The best thing about Leivo's book, however, is not the description of the current state of Nuuksio, but the entrancing tales about the geology and history of the area and about the current restoration projects.
     According to current theories, Nuuksio derivies its name from the Sámi word njukca or whooper swan, now Finland's national bird. The whooper swan was saved from extinction in Finland at the end of the 20th century and now, after a break of one hundred years, is nesting once again in the Nuuksio wilderness. The Sámi who gave Nuuksio its name, on the other hand, have been driven north a thousand kilometres to Lapland.

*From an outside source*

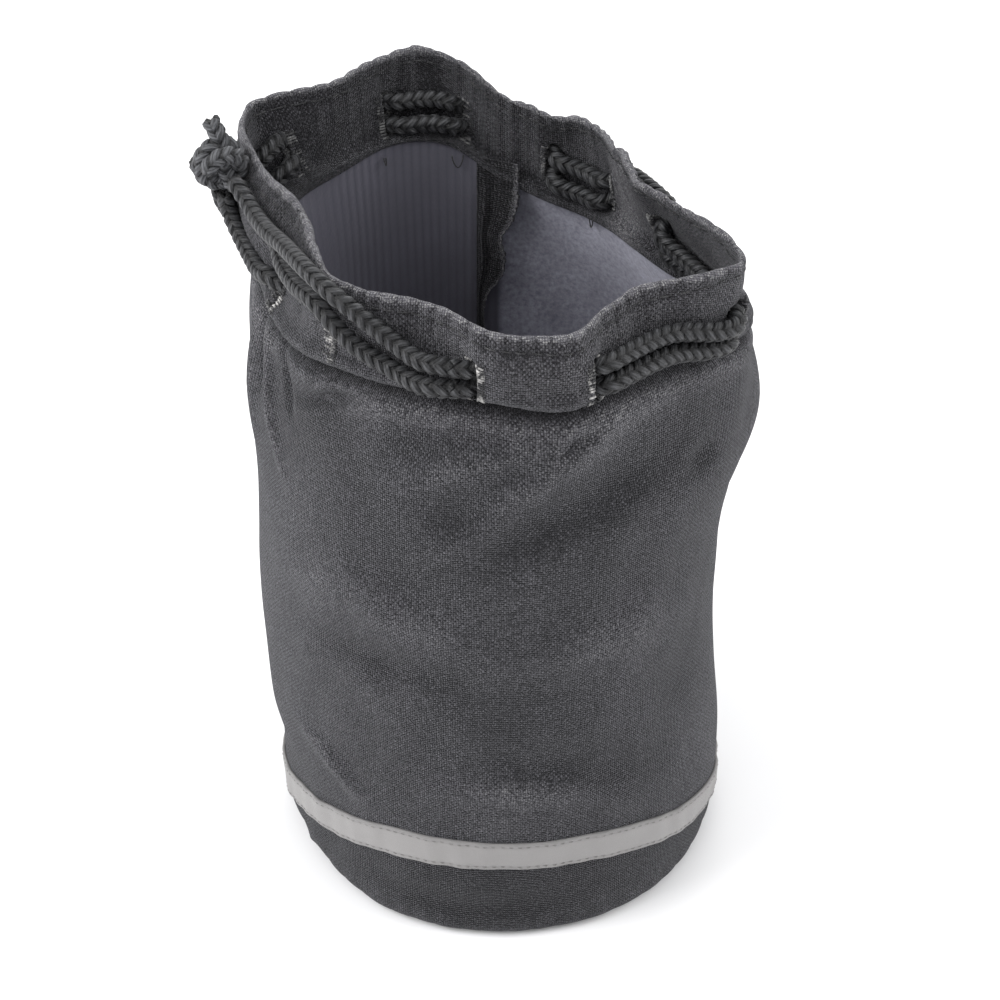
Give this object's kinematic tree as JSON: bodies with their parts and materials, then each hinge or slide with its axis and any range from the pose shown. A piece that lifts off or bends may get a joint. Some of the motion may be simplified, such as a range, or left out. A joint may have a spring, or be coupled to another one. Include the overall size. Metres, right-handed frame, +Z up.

     Perhaps the return of the whooper swan to Nuuksio says something about an increase in respect for natural forest, and not only in Finland. In any case, the area was saved from building at the last moment. It has not, however, been possible to shield it from aircraft noise: the planes that take off from Helsinki-Vantaa airport fly straight across Nuuksio.
     Few western European capitals, however, have the opportunity to offer the kind of nature experiences to both inhabitants and tourists that Helsinki does. If it is not possible to seek personal experience of Nuuksio, it is worth starting with Leivo's book. Here, too, it is possible to lose oneself for hours.